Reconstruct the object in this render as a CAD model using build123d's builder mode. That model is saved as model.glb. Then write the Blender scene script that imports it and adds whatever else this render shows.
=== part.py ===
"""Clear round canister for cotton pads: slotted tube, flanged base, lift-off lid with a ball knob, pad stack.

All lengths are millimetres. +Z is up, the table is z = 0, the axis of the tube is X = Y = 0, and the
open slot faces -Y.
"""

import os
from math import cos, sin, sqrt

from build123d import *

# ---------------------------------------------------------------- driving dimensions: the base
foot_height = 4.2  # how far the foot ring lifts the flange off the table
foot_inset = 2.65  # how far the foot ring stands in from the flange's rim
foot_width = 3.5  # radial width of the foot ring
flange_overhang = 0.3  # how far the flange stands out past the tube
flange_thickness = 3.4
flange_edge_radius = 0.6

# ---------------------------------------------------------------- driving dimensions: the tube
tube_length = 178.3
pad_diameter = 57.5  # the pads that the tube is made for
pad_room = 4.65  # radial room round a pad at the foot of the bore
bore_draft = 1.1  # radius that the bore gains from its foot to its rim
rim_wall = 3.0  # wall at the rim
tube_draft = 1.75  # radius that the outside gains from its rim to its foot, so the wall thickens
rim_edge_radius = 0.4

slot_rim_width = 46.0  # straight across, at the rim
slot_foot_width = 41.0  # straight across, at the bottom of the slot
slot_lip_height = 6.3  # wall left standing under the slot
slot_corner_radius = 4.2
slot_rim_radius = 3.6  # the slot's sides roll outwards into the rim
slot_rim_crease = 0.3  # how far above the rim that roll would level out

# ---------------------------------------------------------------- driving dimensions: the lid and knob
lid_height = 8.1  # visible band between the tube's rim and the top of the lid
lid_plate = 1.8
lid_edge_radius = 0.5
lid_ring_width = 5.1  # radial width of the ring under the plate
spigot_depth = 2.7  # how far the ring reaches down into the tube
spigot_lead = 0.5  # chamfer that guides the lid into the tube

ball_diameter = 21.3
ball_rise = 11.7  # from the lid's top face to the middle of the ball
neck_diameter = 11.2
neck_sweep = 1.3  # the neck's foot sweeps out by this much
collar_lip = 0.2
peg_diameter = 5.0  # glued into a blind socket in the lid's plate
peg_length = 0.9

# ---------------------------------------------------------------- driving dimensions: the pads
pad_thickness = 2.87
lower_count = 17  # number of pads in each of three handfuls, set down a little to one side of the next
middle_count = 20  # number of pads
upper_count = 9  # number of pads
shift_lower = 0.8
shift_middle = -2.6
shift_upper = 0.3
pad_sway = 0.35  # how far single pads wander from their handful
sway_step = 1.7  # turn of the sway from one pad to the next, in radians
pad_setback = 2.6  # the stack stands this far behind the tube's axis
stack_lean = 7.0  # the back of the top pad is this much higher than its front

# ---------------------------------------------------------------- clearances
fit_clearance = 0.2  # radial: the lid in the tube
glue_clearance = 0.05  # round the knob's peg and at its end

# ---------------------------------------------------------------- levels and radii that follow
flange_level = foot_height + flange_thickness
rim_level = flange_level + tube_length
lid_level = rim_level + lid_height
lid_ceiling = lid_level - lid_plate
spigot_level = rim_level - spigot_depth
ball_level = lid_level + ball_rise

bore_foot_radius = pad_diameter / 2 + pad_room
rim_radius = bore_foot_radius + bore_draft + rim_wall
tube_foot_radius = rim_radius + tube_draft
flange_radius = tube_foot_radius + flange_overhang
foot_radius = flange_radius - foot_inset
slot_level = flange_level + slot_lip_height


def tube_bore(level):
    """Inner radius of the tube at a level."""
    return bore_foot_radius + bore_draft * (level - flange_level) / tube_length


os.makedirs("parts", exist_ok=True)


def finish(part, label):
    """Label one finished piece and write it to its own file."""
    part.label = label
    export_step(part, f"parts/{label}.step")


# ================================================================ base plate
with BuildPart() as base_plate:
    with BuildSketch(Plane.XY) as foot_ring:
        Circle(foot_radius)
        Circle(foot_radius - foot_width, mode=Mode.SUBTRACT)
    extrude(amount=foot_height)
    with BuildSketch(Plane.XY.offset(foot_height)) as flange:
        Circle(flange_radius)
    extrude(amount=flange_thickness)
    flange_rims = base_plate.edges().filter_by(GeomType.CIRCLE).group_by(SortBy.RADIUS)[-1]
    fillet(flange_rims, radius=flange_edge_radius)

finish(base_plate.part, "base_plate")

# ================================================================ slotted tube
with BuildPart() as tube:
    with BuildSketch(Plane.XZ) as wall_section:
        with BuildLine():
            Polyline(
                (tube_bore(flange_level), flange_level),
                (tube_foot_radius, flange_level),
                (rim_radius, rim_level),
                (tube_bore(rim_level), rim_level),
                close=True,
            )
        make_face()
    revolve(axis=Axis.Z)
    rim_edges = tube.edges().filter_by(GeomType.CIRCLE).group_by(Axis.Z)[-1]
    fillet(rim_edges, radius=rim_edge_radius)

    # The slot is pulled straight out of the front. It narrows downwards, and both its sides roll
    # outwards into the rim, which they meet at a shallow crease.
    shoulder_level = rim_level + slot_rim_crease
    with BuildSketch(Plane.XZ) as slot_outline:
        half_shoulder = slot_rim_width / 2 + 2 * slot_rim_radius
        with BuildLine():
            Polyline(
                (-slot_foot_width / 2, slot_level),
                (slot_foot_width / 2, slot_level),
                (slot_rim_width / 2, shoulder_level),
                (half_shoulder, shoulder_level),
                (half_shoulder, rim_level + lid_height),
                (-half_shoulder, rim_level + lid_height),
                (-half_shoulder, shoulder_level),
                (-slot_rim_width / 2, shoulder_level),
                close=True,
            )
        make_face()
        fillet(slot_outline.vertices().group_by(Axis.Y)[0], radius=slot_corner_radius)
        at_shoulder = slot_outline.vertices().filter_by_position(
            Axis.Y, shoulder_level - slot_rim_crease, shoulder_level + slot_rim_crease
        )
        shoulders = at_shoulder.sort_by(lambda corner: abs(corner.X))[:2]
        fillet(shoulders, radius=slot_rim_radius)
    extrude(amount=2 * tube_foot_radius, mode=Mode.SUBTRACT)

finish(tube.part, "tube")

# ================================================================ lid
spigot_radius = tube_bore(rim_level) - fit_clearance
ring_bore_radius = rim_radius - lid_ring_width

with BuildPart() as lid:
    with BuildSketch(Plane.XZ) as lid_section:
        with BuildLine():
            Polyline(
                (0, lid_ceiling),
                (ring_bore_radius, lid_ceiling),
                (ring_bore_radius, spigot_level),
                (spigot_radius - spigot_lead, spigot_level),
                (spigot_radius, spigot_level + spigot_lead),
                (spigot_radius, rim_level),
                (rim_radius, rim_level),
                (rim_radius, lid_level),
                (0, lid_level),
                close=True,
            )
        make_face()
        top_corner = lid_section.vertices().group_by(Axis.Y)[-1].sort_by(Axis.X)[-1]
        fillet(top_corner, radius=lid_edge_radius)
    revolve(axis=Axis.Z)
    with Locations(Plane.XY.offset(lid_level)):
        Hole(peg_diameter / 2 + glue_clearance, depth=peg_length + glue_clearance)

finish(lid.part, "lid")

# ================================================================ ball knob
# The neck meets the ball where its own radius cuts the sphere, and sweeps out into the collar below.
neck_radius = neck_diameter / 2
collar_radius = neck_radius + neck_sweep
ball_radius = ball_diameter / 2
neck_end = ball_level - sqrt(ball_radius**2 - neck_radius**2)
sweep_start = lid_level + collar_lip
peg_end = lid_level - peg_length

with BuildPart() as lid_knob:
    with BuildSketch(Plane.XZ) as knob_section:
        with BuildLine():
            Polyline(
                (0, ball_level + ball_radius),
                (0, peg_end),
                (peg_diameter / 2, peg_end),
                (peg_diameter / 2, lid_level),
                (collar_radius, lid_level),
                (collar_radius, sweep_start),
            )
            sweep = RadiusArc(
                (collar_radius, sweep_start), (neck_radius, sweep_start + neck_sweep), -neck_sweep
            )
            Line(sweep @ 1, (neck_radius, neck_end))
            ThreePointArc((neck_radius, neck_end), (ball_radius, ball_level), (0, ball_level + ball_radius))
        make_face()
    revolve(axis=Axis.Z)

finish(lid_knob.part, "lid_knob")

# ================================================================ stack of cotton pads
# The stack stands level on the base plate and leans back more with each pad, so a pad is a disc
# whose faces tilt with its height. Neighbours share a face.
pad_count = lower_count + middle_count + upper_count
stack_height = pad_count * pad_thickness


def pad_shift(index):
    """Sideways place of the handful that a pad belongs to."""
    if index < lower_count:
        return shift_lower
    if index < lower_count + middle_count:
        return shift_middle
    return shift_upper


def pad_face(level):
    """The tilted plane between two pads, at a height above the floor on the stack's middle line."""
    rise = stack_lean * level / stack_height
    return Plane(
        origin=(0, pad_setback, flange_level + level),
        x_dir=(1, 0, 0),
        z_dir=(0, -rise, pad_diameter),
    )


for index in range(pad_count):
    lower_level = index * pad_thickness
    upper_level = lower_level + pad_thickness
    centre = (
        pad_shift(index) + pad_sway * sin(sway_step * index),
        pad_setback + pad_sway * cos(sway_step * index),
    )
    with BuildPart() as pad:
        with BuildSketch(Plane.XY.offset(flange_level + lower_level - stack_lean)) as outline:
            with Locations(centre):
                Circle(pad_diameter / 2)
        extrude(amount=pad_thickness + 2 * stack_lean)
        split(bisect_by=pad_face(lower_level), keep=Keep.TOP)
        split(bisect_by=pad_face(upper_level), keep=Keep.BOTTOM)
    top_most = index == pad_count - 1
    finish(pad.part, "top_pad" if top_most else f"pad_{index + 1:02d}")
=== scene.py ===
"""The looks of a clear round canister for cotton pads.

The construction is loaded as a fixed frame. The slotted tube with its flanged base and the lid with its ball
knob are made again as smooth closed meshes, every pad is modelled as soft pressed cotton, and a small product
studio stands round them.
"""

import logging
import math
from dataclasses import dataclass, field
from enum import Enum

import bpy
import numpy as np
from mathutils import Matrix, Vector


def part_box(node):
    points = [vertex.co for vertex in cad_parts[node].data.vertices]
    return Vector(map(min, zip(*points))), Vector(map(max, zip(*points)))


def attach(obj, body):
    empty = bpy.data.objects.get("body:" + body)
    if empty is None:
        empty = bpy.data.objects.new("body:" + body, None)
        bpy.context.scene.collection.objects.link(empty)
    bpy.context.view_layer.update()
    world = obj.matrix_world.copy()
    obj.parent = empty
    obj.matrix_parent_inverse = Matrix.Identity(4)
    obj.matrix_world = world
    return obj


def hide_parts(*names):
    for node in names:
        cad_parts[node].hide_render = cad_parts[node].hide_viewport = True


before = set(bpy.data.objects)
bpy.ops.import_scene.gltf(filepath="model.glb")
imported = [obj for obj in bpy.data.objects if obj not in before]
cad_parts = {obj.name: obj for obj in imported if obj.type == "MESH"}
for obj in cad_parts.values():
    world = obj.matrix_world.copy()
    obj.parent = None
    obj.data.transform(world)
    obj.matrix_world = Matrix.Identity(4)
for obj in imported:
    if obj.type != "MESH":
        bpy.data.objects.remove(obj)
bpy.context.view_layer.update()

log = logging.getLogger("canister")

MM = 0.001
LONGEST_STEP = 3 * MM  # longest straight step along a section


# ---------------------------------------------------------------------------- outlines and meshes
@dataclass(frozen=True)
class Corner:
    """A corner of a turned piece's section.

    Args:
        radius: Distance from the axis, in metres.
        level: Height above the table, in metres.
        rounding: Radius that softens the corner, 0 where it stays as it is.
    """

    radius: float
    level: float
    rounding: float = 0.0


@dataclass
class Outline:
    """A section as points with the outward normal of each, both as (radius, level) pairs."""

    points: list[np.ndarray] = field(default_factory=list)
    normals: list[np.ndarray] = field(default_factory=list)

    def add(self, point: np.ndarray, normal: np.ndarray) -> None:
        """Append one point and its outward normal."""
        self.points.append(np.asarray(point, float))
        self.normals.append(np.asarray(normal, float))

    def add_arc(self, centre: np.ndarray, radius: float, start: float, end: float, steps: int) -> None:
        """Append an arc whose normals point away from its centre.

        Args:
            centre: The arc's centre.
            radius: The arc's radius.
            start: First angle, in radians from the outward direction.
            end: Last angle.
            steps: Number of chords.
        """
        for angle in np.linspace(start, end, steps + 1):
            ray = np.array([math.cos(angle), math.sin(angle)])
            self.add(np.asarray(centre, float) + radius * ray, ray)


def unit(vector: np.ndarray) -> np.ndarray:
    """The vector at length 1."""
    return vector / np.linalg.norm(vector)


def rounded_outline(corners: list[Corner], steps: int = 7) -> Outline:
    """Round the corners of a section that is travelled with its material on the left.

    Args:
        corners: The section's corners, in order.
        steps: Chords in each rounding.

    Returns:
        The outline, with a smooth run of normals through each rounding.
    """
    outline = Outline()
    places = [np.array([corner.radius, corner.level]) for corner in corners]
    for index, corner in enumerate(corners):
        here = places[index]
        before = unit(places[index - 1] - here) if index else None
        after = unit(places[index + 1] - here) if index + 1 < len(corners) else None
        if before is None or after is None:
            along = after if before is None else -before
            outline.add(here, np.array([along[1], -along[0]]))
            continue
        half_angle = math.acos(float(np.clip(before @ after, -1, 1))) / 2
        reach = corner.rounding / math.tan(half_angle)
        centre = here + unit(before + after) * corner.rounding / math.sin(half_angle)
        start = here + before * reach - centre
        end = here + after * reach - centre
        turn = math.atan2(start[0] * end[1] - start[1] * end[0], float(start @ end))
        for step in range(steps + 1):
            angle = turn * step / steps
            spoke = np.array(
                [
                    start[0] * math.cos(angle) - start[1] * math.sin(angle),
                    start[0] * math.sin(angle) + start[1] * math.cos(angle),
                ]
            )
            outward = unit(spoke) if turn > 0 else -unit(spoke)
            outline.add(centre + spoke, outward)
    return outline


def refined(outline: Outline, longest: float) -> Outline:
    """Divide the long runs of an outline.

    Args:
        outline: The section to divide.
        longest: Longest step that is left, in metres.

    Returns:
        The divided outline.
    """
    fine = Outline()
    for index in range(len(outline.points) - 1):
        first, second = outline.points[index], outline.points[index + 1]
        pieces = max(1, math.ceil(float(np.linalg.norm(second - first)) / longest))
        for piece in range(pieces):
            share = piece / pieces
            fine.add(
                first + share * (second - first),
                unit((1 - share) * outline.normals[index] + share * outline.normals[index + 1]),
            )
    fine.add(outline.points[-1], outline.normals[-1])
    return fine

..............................

▸ Given exercise: Give back exactly the lines running from the line that contains "split(bisect_by=pad_face(upper_level), keep=Keep.BOTTOM)" through the line that contains "zip(*points))), Vector(map(max, zip(*points)))", and nothing outside them.

▸ Response:
        split(bisect_by=pad_face(upper_level), keep=Keep.BOTTOM)
    top_most = index == pad_count - 1
    finish(pad.part, "top_pad" if top_most else f"pad_{index + 1:02d}")
=== scene.py ===
"""The looks of a clear round canister for cotton pads.

The construction is loaded as a fixed frame. The slotted tube with its flanged base and the lid with its ball
knob are made again as smooth closed meshes, every pad is modelled as soft pressed cotton, and a small product
studio stands round them.
"""

import logging
import math
from dataclasses import dataclass, field
from enum import Enum

import bpy
import numpy as np
from mathutils import Matrix, Vector


def part_box(node):
    points = [vertex.co for vertex in cad_parts[node].data.vertices]
    return Vector(map(min, zip(*points))), Vector(map(max, zip(*points)))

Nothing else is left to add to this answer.